The Fairleigh Dickinson poll, for example, asked a separate sample this version of the same question, invoking Trump by name: "Donald Trump said recently: A big problem this country has is being politically correct. Do you agree or disagree?" In this case, those saying political correctness was a big problem dropped from 68 percent to 53 percent.
The Q poll also shows Americans are very polarized when it comes to political correctness. While 86 percent of Republicans said it was a bigger problem than prejudice, 80 percent of Democrats said prejudice was a bigger problem. Independents were split.
And when it comes to Trump's chosen areas of political correctness, the reviews are stunningly bad. A Washington Post-ABC News poll a couple of weeks back found that 66 percent of Americans said Trump's comments about women, minorities and Muslims indicate that he's unfairly biased against them. Similarly, 68 percent labeled Trump's comments questioning the impartiality of a judge of Mexican heritage as "racist," and fully 85 percent said they were at least inappropriate.
It's also not hard to make an argument that Trump's tendency to speak -- or tweet -- before thinking it through is coloring perceptions of his judgment. And on that front, he also does poorly. The Post-ABC poll showed that 70 percent of Americans said they were "anxious" about Trump as president -- including 52 percent "very anxious." (Those numbers for Clinton, by contrast, are 50 percent and 35 percent, respectively.)
Among those anxious about Trump? Three-quarters (76 percent) of women, 80 percent of non-whites and even 47 percent of Republicans. Seventy-two percent of women and 83 percent of non-whites say Trump is unfairly biased against them or against Muslims.
Trump's strategy worked really well in the primary for a few reasons. First, whites -- and especially white men -- are the most receptive to this kind of message, and they are a much bigger portion of the electoral pie in the Republican primary.
Second, distrust of media is pervasive in today's Republican Party. Trump effectively used these episodes to argue that the media were "dishonest" and/or out to get him. Their political correctness was Case Study No. 1 in how they were out to get Trump or even scared of him. Trump effectively made a vote for him a vote against the media.
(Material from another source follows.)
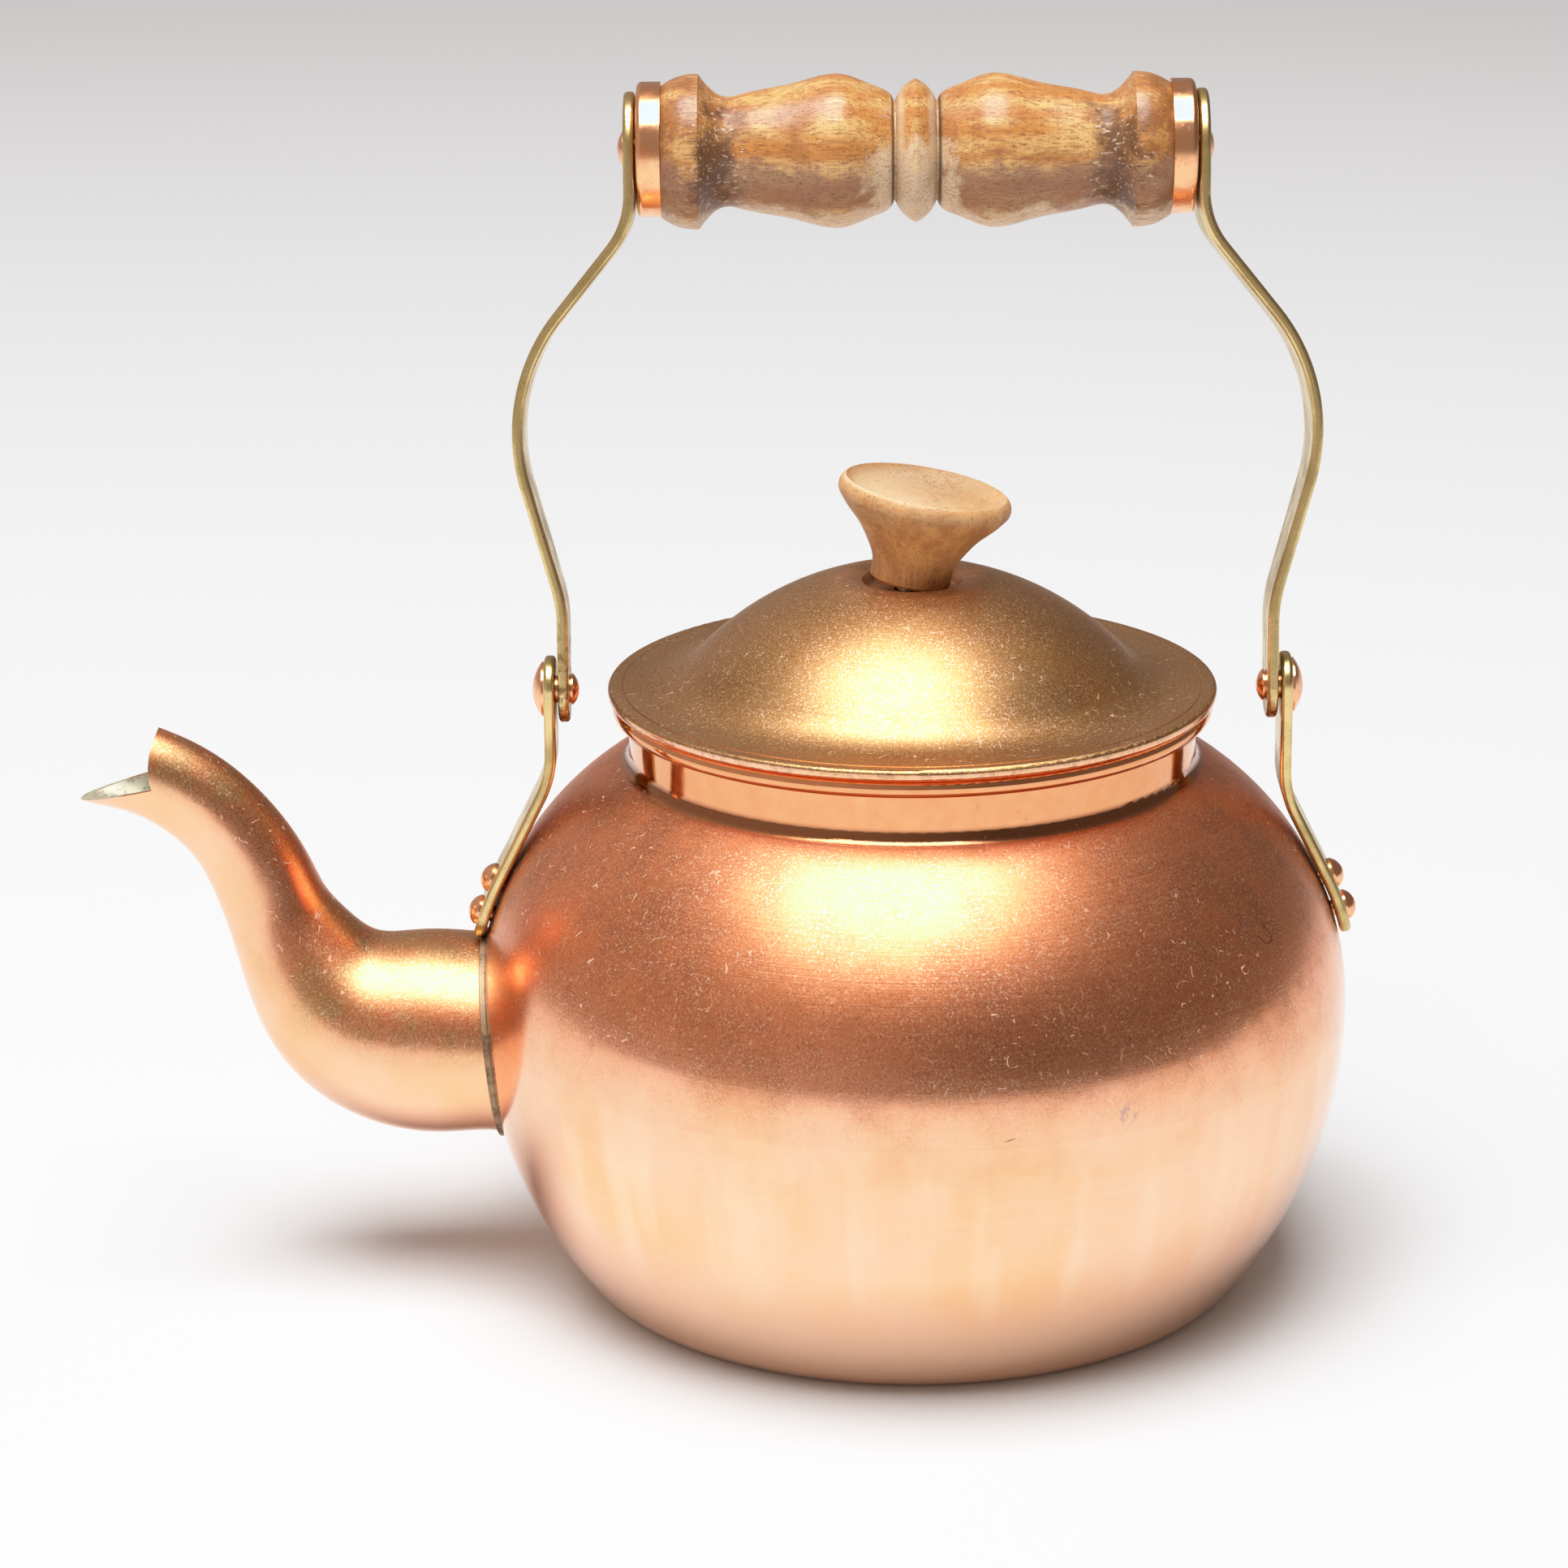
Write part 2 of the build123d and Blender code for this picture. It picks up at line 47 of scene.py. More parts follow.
GRAIN_PALE = (0.99, 0.74, 0.52, 1)
GRAIN_DARK = (0.28, 0.11, 0.05, 1)
DUST = (0.74, 0.62, 0.50, 1)
GRIME = (0.045, 0.026, 0.016, 1)
SCUFF_GREY = (0.36, 0.27, 0.27, 1)

# The other metals.
TIN = (0.50, 0.47, 0.35, 1)
TIN_DULL = (0.25, 0.22, 0.18, 1)
TIN_SPOT = (0.13, 0.11, 0.08, 1)
SOLDER = (0.21, 0.185, 0.115, 1)
BRASS = (0.76, 0.575, 0.27, 1)
BRASS_OLIVE = (0.49, 0.365, 0.15, 1)
BRASS_SPECK = (0.10, 0.065, 0.03, 1)
BRASS_STAIN = (0.15, 0.062, 0.026, 1)
STEEL = (0.52, 0.50, 0.47, 1)
STEEL_RUST = (0.20, 0.11, 0.06, 1)

# The grip's wood.
GRIP_HONEY = (0.76, 0.45, 0.165, 1)
GRIP_AMBER = (0.57, 0.235, 0.055, 1)
GRIP_RUSSET = (0.40, 0.135, 0.034, 1)
GRIP_THREAD = (0.28, 0.10, 0.03, 1)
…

And thirdly, it set him up as the guy who was going to shake up Washington and change how things are done. The way Trump talked and the things he was willing to say (that others weren't) were the most tangible evidence that this guy was different and not a typical politician. He talked big and thought big, and GOP voters liked that -- even if they didn't necessarily love his specific comments about women or the like. That was just part of who he is, and it could be forgiven.
This CNN focus group with female Trump backers says it better than I ever could:
But among the broader electorate, asking for that kind of forgiveness is a much tougher haul. That's because Trump has run a campaign that was basically geared at getting the passionate support of 25 to 30 percent of Americans. That was enough to win the GOP primary, but in the general election, it has become clear that Trump has alienated groups that are now much bigger parts of the electorate.
Which brings us back to the six-sided-star tweet. The image, which first appeared on an account with a penchant for offensive memes, may have carelessly shared. It could well be construed as being offensive and racist. And it certainly didn't draw the sort of reaction the campaign was looking for.
But it's also clear that Trump's campaign has, for a whole host of reasons, squandered the benefit of the doubt in the minds of a strong majority of Americans. So when he argues that something is not racist or deliberately offensive, he's asking people to make a leap that a majority don't seem to be comfortable with.
There is probably a portion of Trump's very impassioned base that will see the dust-up as the latest example of a media mob targeting the presumptive nominee. The problem for the campaign: It continues to cater to this crowd at its own political peril.